Les prestataires souhaitant exercer l’activité de Family Office doivent en principe s’adresser à la Commission de Surveillance du Secteur Financier pour obtenir un agrément. L’obtention de cet agrément est soumis notamment à des conditions de capacité financière, la loi précisant à ce sujet que “l’agrément pour l’activité de Family Office ne peut être accordé qu’à des personnes morales. Il est subordonné à la justification d’un capital social d’une valeur de 50.000 euro au moins”.

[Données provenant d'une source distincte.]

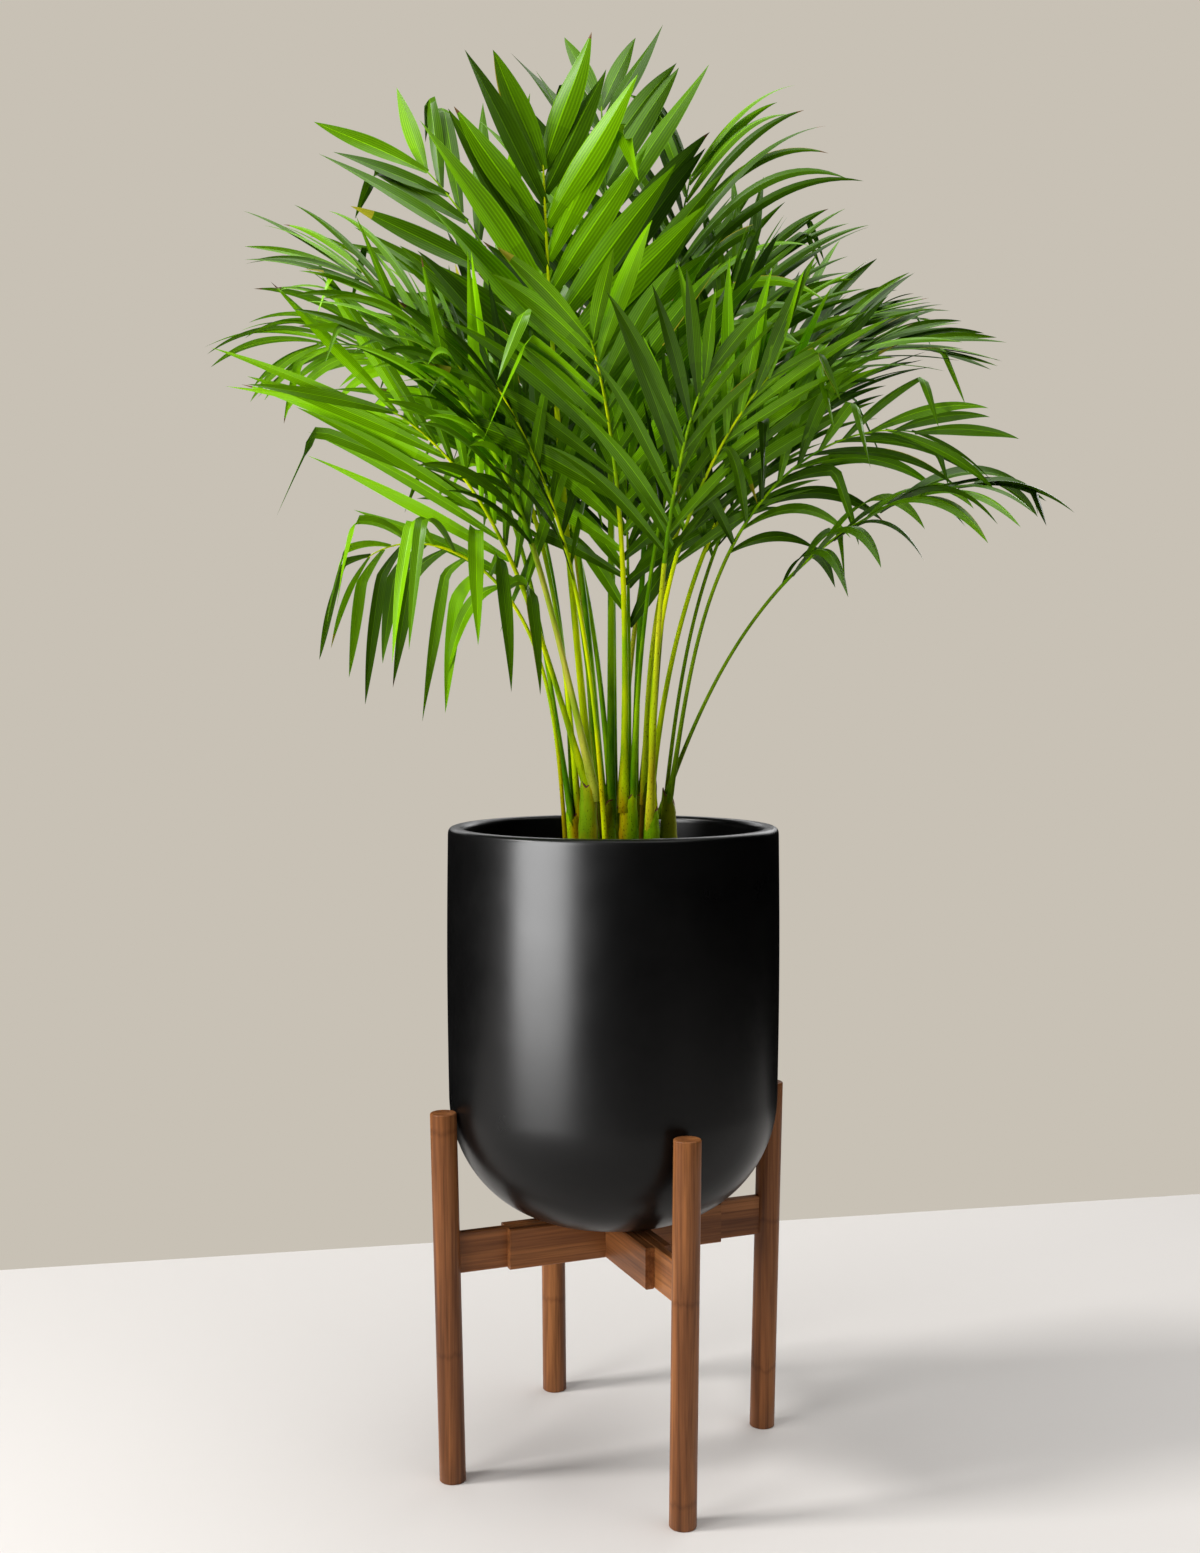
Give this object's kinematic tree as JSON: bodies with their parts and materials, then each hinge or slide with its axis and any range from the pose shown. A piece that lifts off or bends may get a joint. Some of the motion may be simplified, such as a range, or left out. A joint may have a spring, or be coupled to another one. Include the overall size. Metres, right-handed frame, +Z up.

À côté des prestataires qui devront solliciter une autorisation spécifique pour exercer l’activité de Family Office, l’on retrouve également des professionnels déjà réglementés par ailleurs et qui, de par leur activité, sont déjà actifs dans le domaine de la structuration de patrimoine, la planification successorale, et l’organisation juridique et fiscale des patrimoines. Ces professionnels vont ainsi pouvoir exercer l’activité de Family Office sans autorisation spécifique de la Commission de Surveillance du Secteur Financier. Sont concernés les établissements de crédit, les conseillers en investissement, les gérants de fortune, les Professionnels du Secteur Financier spécialisés agréés comme domiciliataires de sociétés, les Professionnels du Secteur Financier spécialisés agréés comme professionnels effectuant des services de constitution ou de gestion de sociétés, les avocats à la Cour, les notaires, les réviseurs d’entreprises et réviseurs d’entreprises agréés, et les experts-comptables.
La création de ce label va certainement dans la bonne direction, mais devra être renforcé par des mesures légales et fiscales permettant le développement de structures recherchées par les familles fortunées, notamment dans le domaine de la philanthropie.
Maître Michel Schwartz
Avocat à la Cour
michel.schwartz@schwartz-legal.lu
(1) Loi du 21 décembre 2012 relative à l’activité de Family Office, Mémorial A n°274.